[Rows from a 3D modeling dataset]
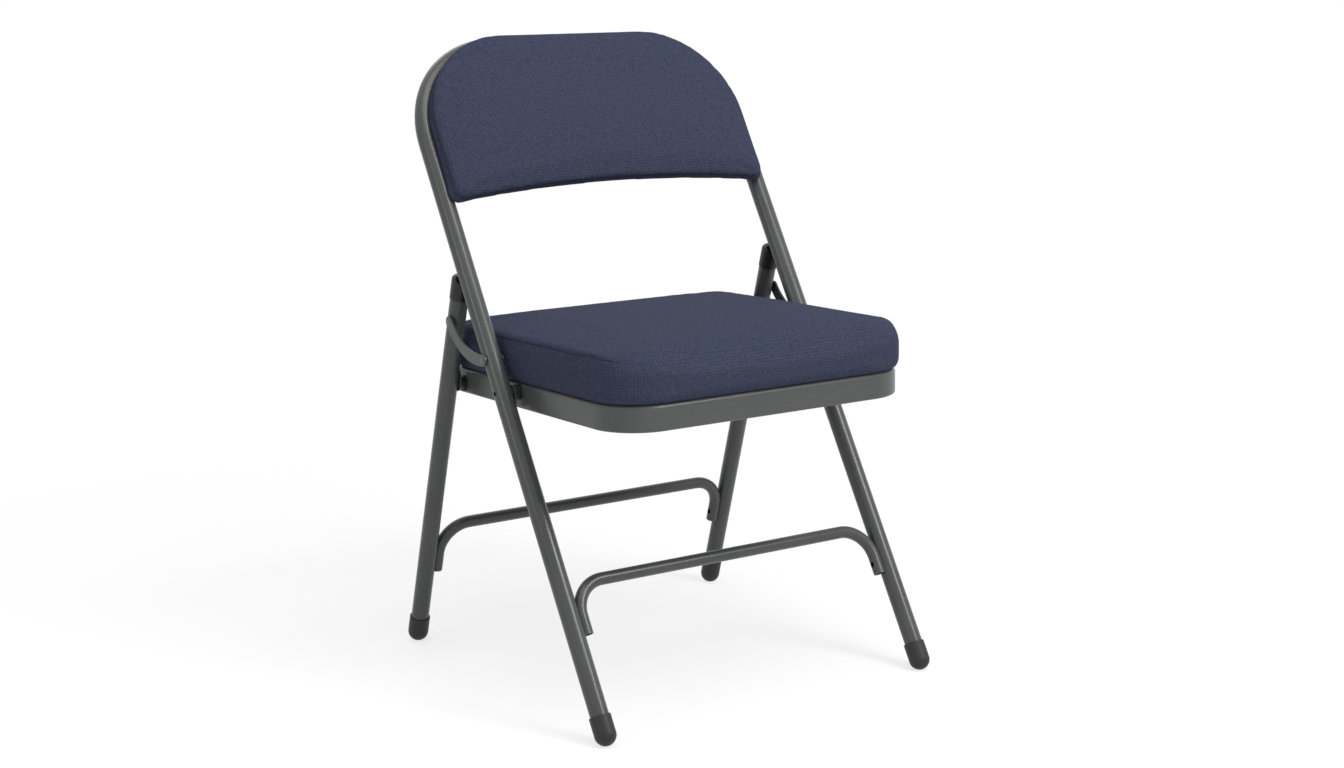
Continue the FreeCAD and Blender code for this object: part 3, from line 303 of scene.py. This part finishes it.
def weaveHeight(group, along, across, pitch):
    # one face of a basket weave: bundles of yarn pass over each other in turn, 0 in the gaps
    u = mathNode(group, "DIVIDE", along, pitch)
    v = mathNode(group, "DIVIDE", across, pitch)
    ridges, yarns = [], []
    yarnShape, crownShape = fabricSet["yarnShape"], fabricSet["crownShape"]
    for value in (u, v):
        centred = mathNode(group, "SUBTRACT", mathNode(group, "FRACT", value), 0.5)
        squared = mathNode(group, "MULTIPLY", centred, centred)
        ridges.append(mathNode(group, "SUBTRACT", 1.0, mathNode(group, "MULTIPLY", squared, 4.0)))
        pair = mathNode(group, "PINGPONG", mathNode(group, "MULTIPLY", value, 2.0), 0.5)
        yarns.append(mathNode(group, "MULTIPLY_ADD", pair, *yarnShape))
    cells = mathNode(group, "ADD", mathNode(group, "FLOOR", u), mathNode(group, "FLOOR", v))
    warpOnTop = mathNode(group, "PINGPONG", cells, 1.0)
    bundles = []
    for over, beside in ((0, 1), (1, 0)):
        crown = mathNode(group, "MULTIPLY_ADD", ridges[beside], *crownShape)
        bundle = mathNode(group, "MULTIPLY", ridges[over], crown)
        bundles.append(mathNode(group, "MULTIPLY", bundle, yarns[over]))
    lift = mathNode(group, "SUBTRACT", bundles[0], bundles[1])
    height = mathNode(group, "ADD", bundles[1], mathNode(group, "MULTIPLY", lift, warpOnTop))
    return height, warpOnTop


def buildWeaveGroup():
    # a basket weave laid on whichever of three planes the surface faces
    group, given, made = newGroup("basketWeave", [
        ("Vector", "NodeSocketVector", None), ("Facing", "NodeSocketVector", None),
        ("Pitch", "NodeSocketFloat", fabricSet["pitch"])], [
        ("Height", "NodeSocketFloat", None), ("Warp", "NodeSocketFloat", None),
        ("Yarn", "NodeSocketFloat", None), ("Heather", "NodeSocketFloat", None)])
    facing = group.nodes.new("ShaderNodeSeparateXYZ")
    group.links.new(given.outputs["Facing"], facing.inputs[0])
    wander = group.nodes.new("ShaderNodeTexNoise")
    wander.inputs["Scale"].default_value = fabricSet["wanderScale"]
    group.links.new(given.outputs["Vector"], wander.inputs["Vector"])
    drift = group.nodes.new("ShaderNodeVectorMath")
    drift.operation = "MULTIPLY_ADD"
    group.links.new(wander.outputs["Color"], drift.inputs[0])
    drift.inputs[1].default_value = (fabricSet["wander"],) * 3
    group.links.new(given.outputs["Vector"], drift.inputs[2])
    place = group.nodes.new("ShaderNodeSeparateXYZ")
    group.links.new(drift.outputs[0], place.inputs[0])
    x, y, z = place.outputs
    strength = [mathNode(group, "POWER", mathNode(group, "ABSOLUTE", axis), fabricSet["blendPower"])
                for axis in facing.outputs]
    total = mathNode(group, "ADD", mathNode(group, "ADD", strength[0], strength[1]), strength[2])
    height, warp = None, None
    for weight, (along, across) in zip(strength, ((y, z), (x, z), (x, y))):
        share = mathNode(group, "DIVIDE", weight, total)
        faceHeight, faceWarp = weaveHeight(group, along, across, given.outputs["Pitch"])
        faceHeight = mathNode(group, "MULTIPLY", faceHeight, share)
        faceWarp = mathNode(group, "MULTIPLY", faceWarp, share)
        height = faceHeight if height is None else mathNode(group, "ADD", height, faceHeight)
        warp = faceWarp if warp is None else mathNode(group, "ADD", warp, faceWarp)
    group.links.new(height, made.inputs["Height"])
    group.links.new(warp, made.inputs["Warp"])
    # yarn by yarn some are paler, and over a wider area the dye is a little uneven
    yarn = noiseNode(group, given.outputs["Vector"], fabricSet["yarnScale"], 1.0)
    heather = noiseNode(group, given.outputs["Vector"], fabricSet["heatherScale"], 2.0,
                        fabricSet["heatherRoughness"])
    group.links.new(yarn, made.inputs["Yarn"])
    group.links.new(heather, made.inputs["Heather"])
    return group


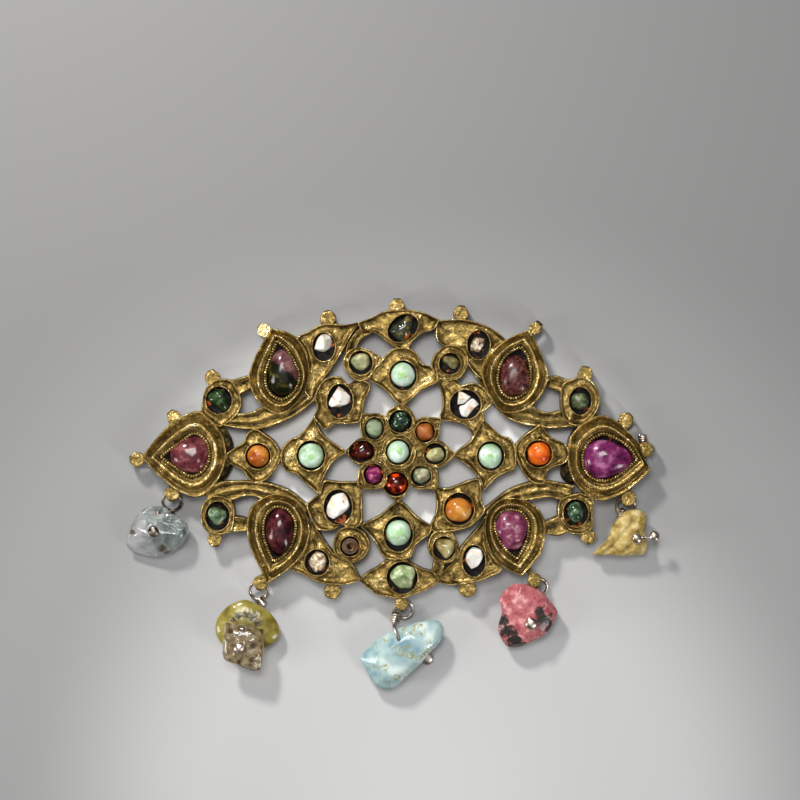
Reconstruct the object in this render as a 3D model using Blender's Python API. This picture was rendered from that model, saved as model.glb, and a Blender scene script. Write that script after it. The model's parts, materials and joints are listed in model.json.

Problem description. Extract each line of the listing above, copying it word for word.

Final answer.
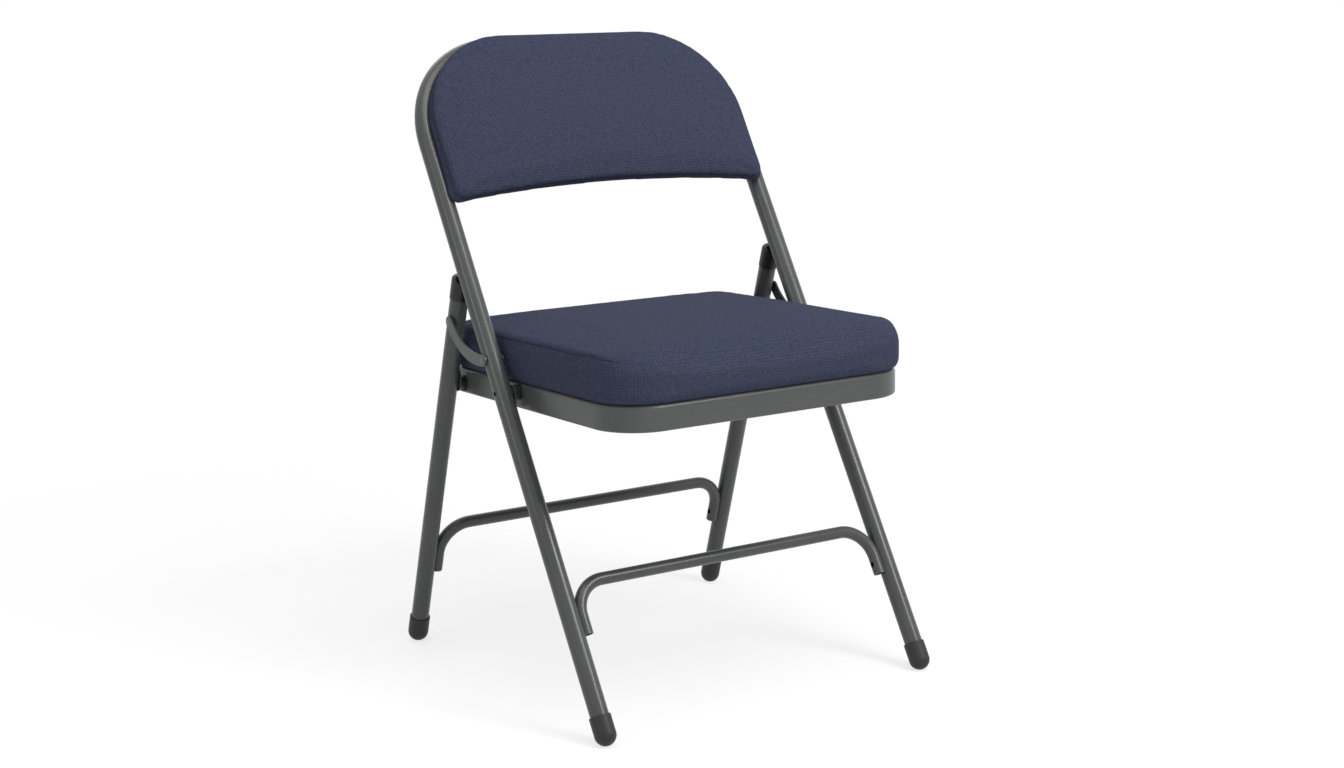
Continue the FreeCAD and Blender code for this object: part 3, from line 303 of scene.py. This part finishes it.
def weaveHeight(group, along, across, pitch):
    # one face of a basket weave: bundles of yarn pass over each other in turn, 0 in the gaps
    u = mathNode(group, "DIVIDE", along, pitch)
    v = mathNode(group, "DIVIDE", across, pitch)
    ridges, yarns = [], []
    yarnShape, crownShape = fabricSet["yarnShape"], fabricSet["crownShape"]
    for value in (u, v):
        centred = mathNode(group, "SUBTRACT", mathNode(group, "FRACT", value), 0.5)
        squared = mathNode(group, "MULTIPLY", centred, centred)
        ridges.append(mathNode(group, "SUBTRACT", 1.0, mathNode(group, "MULTIPLY", squared, 4.0)))
        pair = mathNode(group, "PINGPONG", mathNode(group, "MULTIPLY", value, 2.0), 0.5)
        yarns.append(mathNode(group, "MULTIPLY_ADD", pair, *yarnShape))
    cells = mathNode(group, "ADD", mathNode(group, "FLOOR", u), mathNode(group, "FLOOR", v))
    warpOnTop = mathNode(group, "PINGPONG", cells, 1.0)
    bundles = []
    for over, beside in ((0, 1), (1, 0)):
        crown = mathNode(group, "MULTIPLY_ADD", ridges[beside], *crownShape)
        bundle = mathNode(group, "MULTIPLY", ridges[over], crown)
        bundles.append(mathNode(group, "MULTIPLY", bundle, yarns[over]))
    lift = mathNode(group, "SUBTRACT", bundles[0], bundles[1])
    height = mathNode(group, "ADD", bundles[1], mathNode(group, "MULTIPLY", lift, warpOnTop))
    return height, warpOnTop


def buildWeaveGroup():
    # a basket weave laid on whichever of three planes the surface faces
    group, given, made = newGroup("basketWeave", [
        ("Vector", "NodeSocketVector", None), ("Facing", "NodeSocketVector", None),
        ("Pitch", "NodeSocketFloat", fabricSet["pitch"])], [
        ("Height", "NodeSocketFloat", None), ("Warp", "NodeSocketFloat", None),
        ("Yarn", "NodeSocketFloat", None), ("Heather", "NodeSocketFloat", None)])
    facing = group.nodes.new("ShaderNodeSeparateXYZ")
    group.links.new(given.outputs["Facing"], facing.inputs[0])
    wander = group.nodes.new("ShaderNodeTexNoise")
    wander.inputs["Scale"].default_value = fabricSet["wanderScale"]
    group.links.new(given.outputs["Vector"], wander.inputs["Vector"])
    drift = group.nodes.new("ShaderNodeVectorMath")
    drift.operation = "MULTIPLY_ADD"
    group.links.new(wander.outputs["Color"], drift.inputs[0])
    drift.inputs[1].default_value = (fabricSet["wander"],) * 3
    group.links.new(given.outputs["Vector"], drift.inputs[2])
    place = group.nodes.new("ShaderNodeSeparateXYZ")
    group.links.new(drift.outputs[0], place.inputs[0])
    x, y, z = place.outputs
    strength = [mathNode(group, "POWER", mathNode(group, "ABSOLUTE", axis), fabricSet["blendPower"])
                for axis in facing.outputs]
    total = mathNode(group, "ADD", mathNode(group, "ADD", strength[0], strength[1]), strength[2])
    height, warp = None, None
    for weight, (along, across) in zip(strength, ((y, z), (x, z), (x, y))):
        share = mathNode(group, "DIVIDE", weight, total)
        faceHeight, faceWarp = weaveHeight(group, along, across, given.outputs["Pitch"])
        faceHeight = mathNode(group, "MULTIPLY", faceHeight, share)
        faceWarp = mathNode(group, "MULTIPLY", faceWarp, share)
        height = faceHeight if height is None else mathNode(group, "ADD", height, faceHeight)
        warp = faceWarp if warp is None else mathNode(group, "ADD", warp, faceWarp)
    group.links.new(height, made.inputs["Height"])
    group.links.new(warp, made.inputs["Warp"])
    # yarn by yarn some are paler, and over a wider area the dye is a little uneven
    yarn = noiseNode(group, given.outputs["Vector"], fabricSet["yarnScale"], 1.0)
    heather = noiseNode(group, given.outputs["Vector"], fabricSet["heatherScale"], 2.0,
                        fabricSet["heatherRoughness"])
    group.links.new(yarn, made.inputs["Yarn"])
    group.links.new(heather, made.inputs["Heather"])
    return group


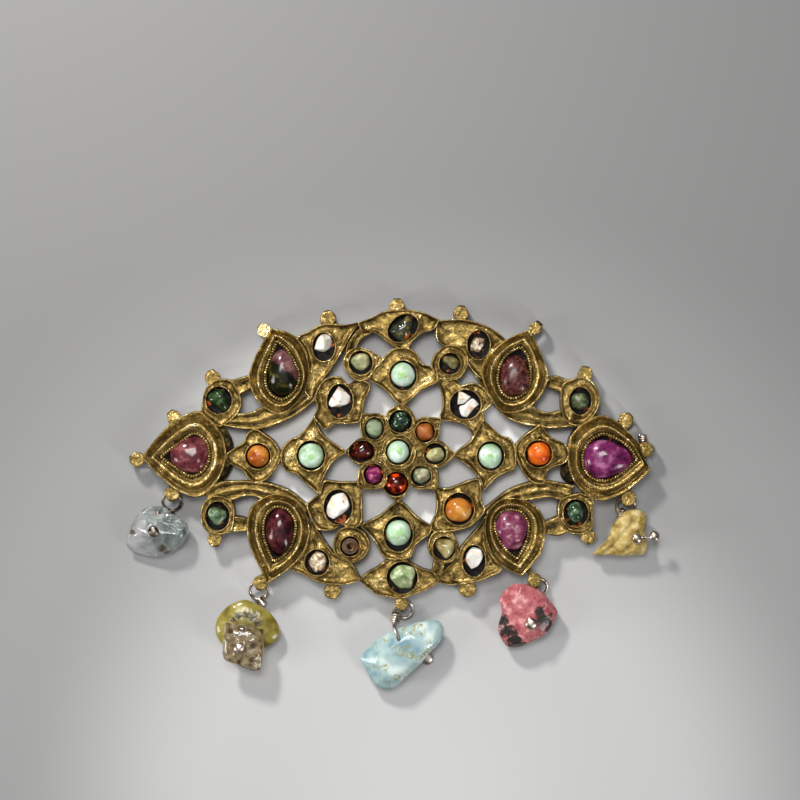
Reconstruct the object in this render as a 3D model using Blender's Python API. This picture was rendered from that model, saved as model.glb, and a Blender scene script. Write that script after it. The model's parts, materials and joints are listed in model.json.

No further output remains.